Whilst I love workshops for the teaching, camaraderie and, let's face it, having a day to indulge in your passion, I don't usually like what I come away from the workshop with.  Does that happen to you?  I enjoyed the day, I enjoyed the process of Gillian's teaching and I quite like the technique but do I like this piece?  No, not really.



However, I decided to quilt and finish it.  It was good practice for free hand guided quilting, some pears worked better than others for this!   Now, what to do with it?!!!

Monday, 20 February 2017

A week of finishes (again!) :: Day 1 :: Granny Square Blanket

As some of you may have seen before there can be quite a while between finishes being blogged about here and then suddenly there is a flurry.  Well it's happening again - I have just totted them up and I have a week's worth of finishes so thought I had better get them written about!

First up, No 29 from my 2017 FAL Q1 list, is a crocheted Granny Square Blanket.  All this needed were ends darning in - why did it take me so long to do?????  Well there is a reason for that ....


This was started at least seven years ago, when we lived in New Zealand.  Blankets, of any sort, were a necessity for me in New Zealand because none of our houses had central heating and I really wanted a woollen crocheted blanket for warmth. 
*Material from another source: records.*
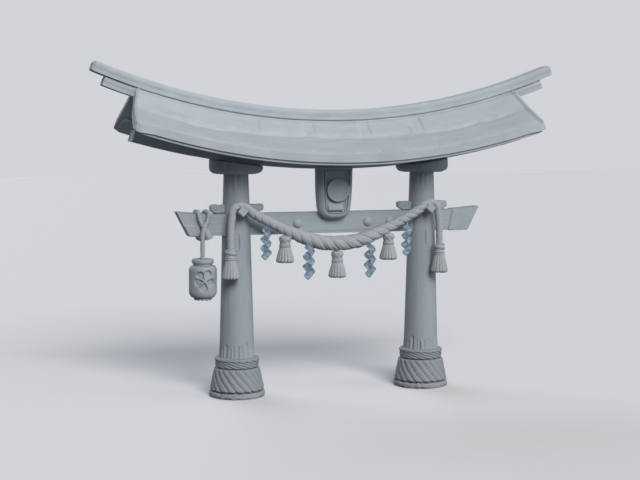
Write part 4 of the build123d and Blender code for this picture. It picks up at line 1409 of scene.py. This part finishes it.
def make_lantern_foot():
    """The ring under the barrel, its lower edge cut in eleven small scallops."""
    low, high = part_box("lantern_foot")
    foot, head, radius, bore = low.z, high.z, (high.x - low.x) / 2, 0.09
    outline = [(bore, head - 0.002), (bore, foot + 0.012), (0.098, foot + 0.004), (0.106, foot),
               (0.118, foot + 0.003), (radius - 0.004, foot + 0.010), (radius, foot + 0.020),
               (radius - 0.003, foot + 0.032), (radius - 0.008, head - 0.002), (bore, head - 0.002)]
    piece = lathe("lantern_foot_ring", outline, (LANTERN_X, LANTERN_Y, 0), sides=96)

    def scallop(at):
        return (0, 0, 0.007 * (1 + sin(11 * about_lantern(at)[0])) if at.z < foot + 0.015 else 0)
    nudge(piece, scallop)
    finish_piece(piece, cypress_upright, "lantern", ["lantern_foot"], 50)


def make_lantern_rope():
    """The short rope that swings with the lantern; its top is hidden in the knot."""
    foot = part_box("lantern_rope")[0].z
    route = [(LANTERN_X, LANTERN_Y, z) for z in (PIVOT_Z + 0.02, 2.33, 2.25, 2.18, foot - 0.004)]
    line = rope_line("lantern_rope_route", route, 0.004)
    piece = lay_rope("rice_straw_lantern_rope", line, lambda at: 0.036, sides=60, lay=3.2, depth=0.38,
                     fibres=5, fray=0.05)
    finish_piece(piece, straw, "lantern", ["lantern_rope"], 70)


def make_lashing():
    """Two turns of rope round the beam's end that cross in front, a bound crossing and a frayed tail."""
    front, back, top, low = -0.141, 0.139, 2.822, 2.422
    left_x, right_x = -2.110, -1.962
    left_turn = [(left_x, 0.02, top), (left_x, -0.09, top + 0.002), (left_x, front + 0.006, top - 0.008),
                 (-2.108, front - 0.003, 2.77), (-2.092, front - 0.006, 2.70), (-2.062, front - 0.010, 2.63),
                 (-2.034, front - 0.018, 2.57), (-2.012, front - 0.028, 2.51), (-1.998, front - 0.03, 2.47)]
    left_back = [(left_x, 0.02, top), (left_x, 0.09, top), (left_x, back, 2.80), (-2.09, back + 0.002, 2.62),
                 (-2.07, back, 2.45), (-2.075, 0.10, low), (-2.078, 0.0, low), (-2.078, -0.09, low),
                 (-2.078, front - 0.01, low + 0.012), (-2.070, front - 0.035, 2.455),
                 (LANTERN_X, LANTERN_Y + 0.012, 2.50)]
    right_turn = [(right_x, 0.02, top - 0.004), (right_x, -0.09, top), (-1.960, front, top - 0.012),
                  (-1.958, front - 0.006, 2.77), (-1.972, front - 0.012, 2.70), (-2.012, front - 0.030, 2.63),
                  (-2.044, front - 0.045, 2.575), (-2.062, LANTERN_Y, 2.51), (LANTERN_X, LANTERN_Y, 2.45),
                  (LANTERN_X, LANTERN_Y, PIVOT_Z + 0.012)]
    right_back = [(right_x, 0.02, top - 0.004), (right_x, 0.09, top - 0.004), (-1.98, back, 2.79),
                  (-2.035, back + 0.004, 2.62), (-2.05, back, 2.45), (-2.035, 0.10, low), (-2.02, 0.0, low),
                  (-2.02, -0.09, low), (-2.035, front - 0.012, low + 0.02), (-2.050, LANTERN_Y + 0.02, 2.50)]
    binding = [(-2.080, front - 0.02, 2.612), (-2.058, front - 0.062, 2.616), (-2.018, front - 0.066, 2.612),
               (-1.984, front - 0.03, 2.602)]
    tail = [(-2.046, front - 0.022, 2.645), (-2.024, front - 0.034, 2.580), (-1.992, front - 0.036, 2.510),
            (-1.952, front - 0.034, 2.425)]
    pieces = [
        lay_rope("turn", rope_line("lashing_route", route, 0.007), lambda at: 0.035, sides=42, lay=4.4,
                 depth=0.34, fibres=5, fray=0.03, start_turn=index, notch=0.16)
        for index, route in enumerate((left_turn, left_back, right_turn, right_back))]
    pieces.append(lay_rope("binding", rope_line("binding_route", binding, 0.004), lambda at: 0.012, sides=24,
                           lay=4, depth=0.36, fibres=3, fray=0.02))
    pieces.append(lay_rope("frayed_end", rope_line("frayed_end_route", tail, 0.005),
                           lambda at: 0.034 + 0.024 * smooth_step(2.60, 2.44, at.z), strands=5, sides=70,
                           lay=12, depth=0.34, fibres=5, fray=0.05, start_turn=0.5))
    piece = join("rice_straw_lashing", pieces)
    finish_piece(piece, straw, "gate", ["lantern_tie"], 70)


make_lantern_cap()
make_lantern_shade()
make_lantern_foot()
make_lantern_rope()
make_lashing()
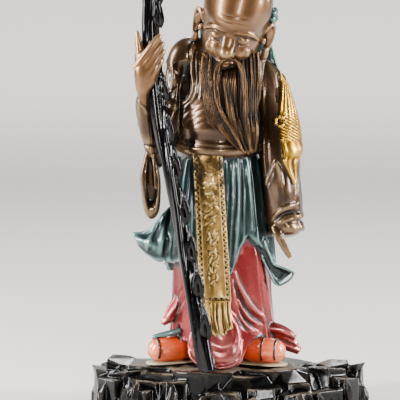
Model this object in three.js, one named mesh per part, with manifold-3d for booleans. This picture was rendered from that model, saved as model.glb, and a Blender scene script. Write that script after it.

At that time we lived inland in a place called Feilding and had a bach at Waitarere Beach.  We had no TV connected at the bach and certainly no internet connection so I decided to have a hand project on the go for when we were three.  The local town had a great wool shop and so I decided to make a Granny Square blanket - no pattern to forget if it was a long time between visits and I could decide when it was big enough.


Fast forward a few years and we left New Zealand within 3 weeks after a house sale completed and things were put into storage.  (Although why it wasn't finished before then I can't quite remember!).  That storage returned to the UK last July and I was reacquainted with this blanket.  It was so lovely to sit for a couple of evenings in the New Year and remember the times when I was working on the squares.  There really is something to be said for 'slow work' - it does imbue the article with history and a story before it is even finished!


So it now resides in our lounge and is giving the warmth that I had hoped it would - I just no longer need it on my bed!